Saçılık'ın karar düzeltme talebinde bulunma ve Anayasa Mahkemesi'ne başvurma yolları bulunuyor. Ancak karar değişmezse, Saçılık, aldığı ve büyük bölümünü tedavisinde kullandığı tazminatı faiziyle geri ödemek zorunda kalacak. Faiziyle 300 bin lirayı bulacağı belirtilen tazminatı Saçılık geri ödeyemeyezse, icralarla karşı karşıya kalacak.

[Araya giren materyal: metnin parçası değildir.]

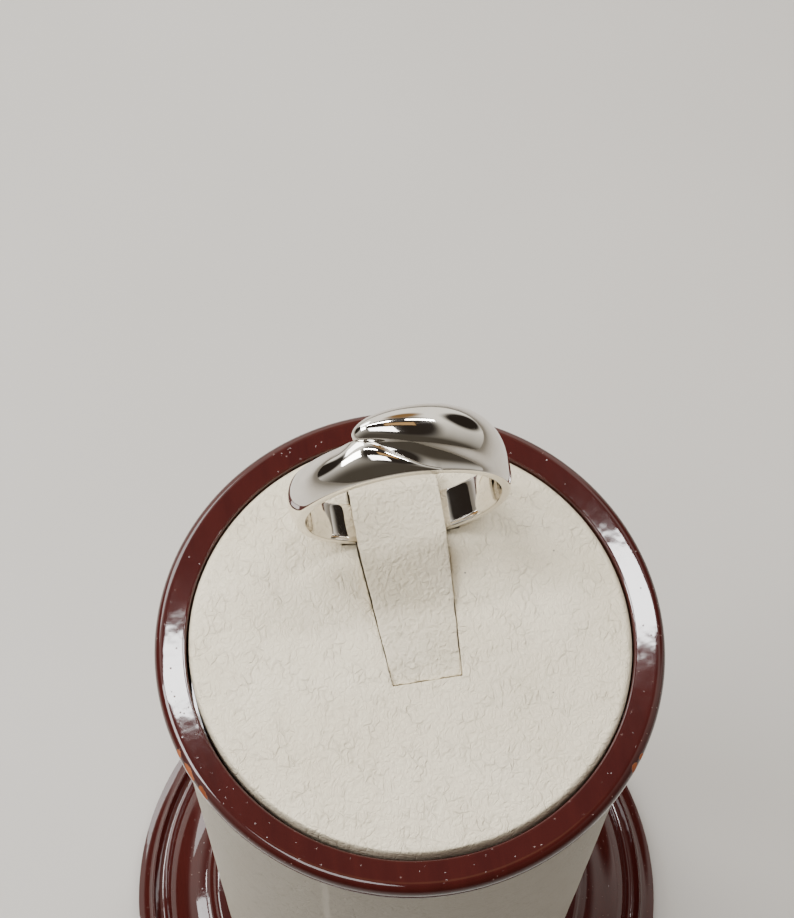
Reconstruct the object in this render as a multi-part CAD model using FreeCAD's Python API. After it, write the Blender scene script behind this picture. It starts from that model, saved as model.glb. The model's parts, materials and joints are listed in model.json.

Sanık savunması, işkence mağdurunun beyanı

Saçılık hakkındaki yargılama ve davaların hiçbirinde kararda sözü edilen olaylardan bahsedilmediği de ortaya çıktı. Daha önce Saçılık'ın herhangi bir taş atma vb. eyleminden söz edilmezken, kararda, aleyhinde herhangi bir dava bulunmamasına rağmen tek kişinin ifadeleri esas alındı. Diğer cezaevi operasyonları için de emsal olacak davada ifadesi esas alınan hükümlü Babatümgöz'ün işkence mağduru olduğunu belirterek farklı tarihlerde de ifade verdiği, bu ifadelerinin hiçbirinde Saçılık'tan söz edilmediği de anlaşıldı. Kepçe operatörünün ifadesinin ise sanığı olduğu davadaki savunması olduğu anlaşıldı.